2026 rewards content that explains instead of only shining. An advertorial ad can do that. Just not as a brochure in disguise.

Frequently Asked Questions (FAQ)

What is an advertorial ad in one sentence?

An advertorial ad is a paid, publisher-placed article-style format that is clearly labeled as advertising and sells through context, evidence, and decision support. It sits between classic ads and editorial content, but it never pretends to be independent journalism. If it is not recognizable as an ad at first glance, you are already in the danger zone.

How does an advertorial ad differ from a normal ad?

Normal ads interrupt consumption and compress the message into seconds (banner, video spot, paid social unit). An advertorial ad stays in the reading flow, explains more, and can handle objections. The trade-off is higher cost, longer lead times, more stakeholders, and stricter compliance requirements. You buy depth, not instant response.

Do you have to label an advertorial ad as “Sponsored” or “Ad”?

Yes. The label must be clear, prominent, and placed where people start reading, especially on mobile. Vague labels or hidden disclosures raise legal risk and damage trust with both audiences and publishers. Treat disclosure like product safety: non-negotiable. If you need subtlety to make it work, the content is the problem.

When is an advertorial ad worth it most?

It shines when your offer needs explanation or credibility: B2B software, financial products, healthcare, energy, or genuinely new categories. Use it when objections are predictable and you can answer them with proof, not slogans. It also works when you need category education before performance channels scale. If your only lever is discounting, skip it.

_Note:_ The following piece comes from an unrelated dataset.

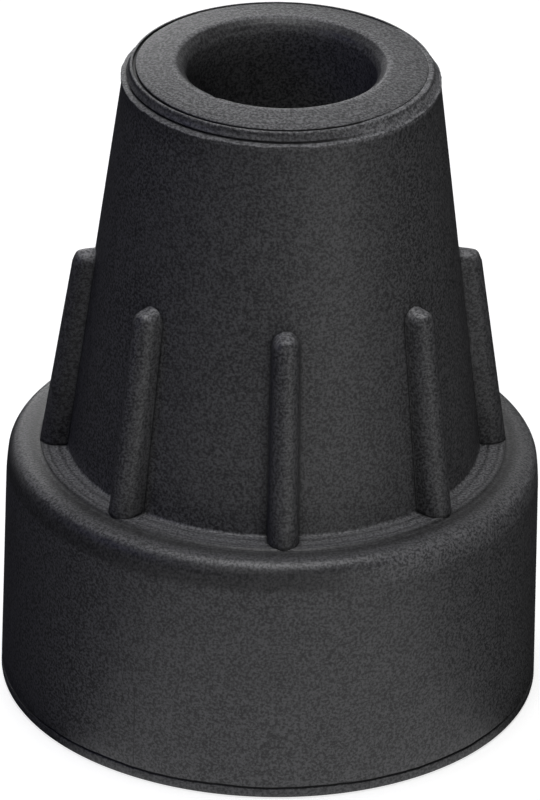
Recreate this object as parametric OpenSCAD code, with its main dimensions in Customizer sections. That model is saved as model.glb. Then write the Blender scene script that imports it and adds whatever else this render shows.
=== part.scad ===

Are advertorial ads good for SEO?

Often indirectly, sometimes not at all. A good advertorial ad can lift reach, brand mentions, and branded searches, which can support organic growth over time. Buying paid links for rankings is risky and can trigger policy issues with platforms and publishers. Plan SEO as a long-term side effect of strong content and distribution, not as the primary ROI promise.